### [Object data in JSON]

--------------------------------

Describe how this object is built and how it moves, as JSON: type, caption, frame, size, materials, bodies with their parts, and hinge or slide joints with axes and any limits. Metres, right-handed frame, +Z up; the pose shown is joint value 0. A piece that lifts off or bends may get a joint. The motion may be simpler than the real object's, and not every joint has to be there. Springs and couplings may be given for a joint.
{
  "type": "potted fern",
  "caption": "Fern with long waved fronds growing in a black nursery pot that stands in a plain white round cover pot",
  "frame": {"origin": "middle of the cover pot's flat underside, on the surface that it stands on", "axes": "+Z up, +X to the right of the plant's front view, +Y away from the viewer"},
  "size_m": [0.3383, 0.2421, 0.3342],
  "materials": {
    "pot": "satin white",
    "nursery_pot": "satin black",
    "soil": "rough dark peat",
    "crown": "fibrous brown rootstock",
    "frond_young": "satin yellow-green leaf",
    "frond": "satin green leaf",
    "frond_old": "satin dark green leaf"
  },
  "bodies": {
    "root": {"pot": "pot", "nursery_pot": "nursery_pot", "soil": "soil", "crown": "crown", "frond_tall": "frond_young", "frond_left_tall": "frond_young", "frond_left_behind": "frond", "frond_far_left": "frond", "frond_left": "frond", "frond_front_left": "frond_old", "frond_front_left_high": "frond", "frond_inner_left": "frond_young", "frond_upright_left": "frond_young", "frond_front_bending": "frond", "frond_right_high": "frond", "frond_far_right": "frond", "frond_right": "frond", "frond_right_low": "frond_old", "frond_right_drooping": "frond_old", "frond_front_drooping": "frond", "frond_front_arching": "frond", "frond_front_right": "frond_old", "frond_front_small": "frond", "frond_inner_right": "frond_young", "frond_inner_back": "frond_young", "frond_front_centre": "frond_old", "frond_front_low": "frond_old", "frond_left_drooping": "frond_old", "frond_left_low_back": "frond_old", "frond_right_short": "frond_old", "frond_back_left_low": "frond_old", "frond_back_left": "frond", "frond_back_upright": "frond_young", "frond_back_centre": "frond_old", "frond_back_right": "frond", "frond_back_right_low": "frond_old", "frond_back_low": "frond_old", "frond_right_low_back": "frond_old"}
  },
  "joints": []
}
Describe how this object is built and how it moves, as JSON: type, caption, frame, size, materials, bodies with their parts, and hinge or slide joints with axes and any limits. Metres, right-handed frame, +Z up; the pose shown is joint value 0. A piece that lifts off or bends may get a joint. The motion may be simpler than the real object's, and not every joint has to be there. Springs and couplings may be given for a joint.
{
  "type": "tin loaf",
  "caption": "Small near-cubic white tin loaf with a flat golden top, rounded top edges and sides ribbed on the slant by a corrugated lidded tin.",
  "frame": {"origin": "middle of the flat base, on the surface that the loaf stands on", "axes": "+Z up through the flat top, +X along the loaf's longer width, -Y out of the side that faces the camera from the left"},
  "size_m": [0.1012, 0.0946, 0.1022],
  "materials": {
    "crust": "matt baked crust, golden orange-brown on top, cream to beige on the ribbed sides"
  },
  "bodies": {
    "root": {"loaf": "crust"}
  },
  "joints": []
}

--------------------------------

### [Written instruction]
Print every line of the records exactly. Omit nothing.

### [Response below]
Describe how this object is built and how it moves, as JSON: type, caption, frame, size, materials, bodies with their parts, and hinge or slide joints with axes and any limits. Metres, right-handed frame, +Z up; the pose shown is joint value 0. A piece that lifts off or bends may get a joint. The motion may be simpler than the real object's, and not every joint has to be there. Springs and couplings may be given for a joint.
{
  "type": "potted fern",
  "caption": "Fern with long waved fronds growing in a black nursery pot that stands in a plain white round cover pot",
  "frame": {"origin": "middle of the cover pot's flat underside, on the surface that it stands on", "axes": "+Z up, +X to the right of the plant's front view, +Y away from the viewer"},
  "size_m": [0.3383, 0.2421, 0.3342],
  "materials": {
    "pot": "satin white",
    "nursery_pot": "satin black",
    "soil": "rough dark peat",
    "crown": "fibrous brown rootstock",
    "frond_young": "satin yellow-green leaf",
    "frond": "satin green leaf",
    "frond_old": "satin dark green leaf"
  },
  "bodies": {
    "root": {"pot": "pot", "nursery_pot": "nursery_pot", "soil": "soil", "crown": "crown", "frond_tall": "frond_young", "frond_left_tall": "frond_young", "frond_left_behind": "frond", "frond_far_left": "frond", "frond_left": "frond", "frond_front_left": "frond_old", "frond_front_left_high": "frond", "frond_inner_left": "frond_young", "frond_upright_left": "frond_young", "frond_front_bending": "frond", "frond_right_high": "frond", "frond_far_right": "frond", "frond_right": "frond", "frond_right_low": "frond_old", "frond_right_drooping": "frond_old", "frond_front_drooping": "frond", "frond_front_arching": "frond", "frond_front_right": "frond_old", "frond_front_small": "frond", "frond_inner_right": "frond_young", "frond_inner_back": "frond_young", "frond_front_centre": "frond_old", "frond_front_low": "frond_old", "frond_left_drooping": "frond_old", "frond_left_low_back": "frond_old", "frond_right_short": "frond_old", "frond_back_left_low": "frond_old", "frond_back_left": "frond", "frond_back_upright": "frond_young", "frond_back_centre": "frond_old", "frond_back_right": "frond", "frond_back_right_low": "frond_old", "frond_back_low": "frond_old", "frond_right_low_back": "frond_old"}
  },
  "joints": []
}
Describe how this object is built and how it moves, as JSON: type, caption, frame, size, materials, bodies with their parts, and hinge or slide joints with axes and any limits. Metres, right-handed frame, +Z up; the pose shown is joint value 0. A piece that lifts off or bends may get a joint. The motion may be simpler than the real object's, and not every joint has to be there. Springs and couplings may be given for a joint.
{
  "type": "tin loaf",
  "caption": "Small near-cubic white tin loaf with a flat golden top, rounded top edges and sides ribbed on the slant by a corrugated lidded tin.",
  "frame": {"origin": "middle of the flat base, on the surface that the loaf stands on", "axes": "+Z up through the flat top, +X along the loaf's longer width, -Y out of the side that faces the camera from the left"},
  "size_m": [0.1012, 0.0946, 0.1022],
  "materials": {
    "crust": "matt baked crust, golden orange-brown on top, cream to beige on the ribbed sides"
  },
  "bodies": {
    "root": {"loaf": "crust"}
  },
  "joints": []
}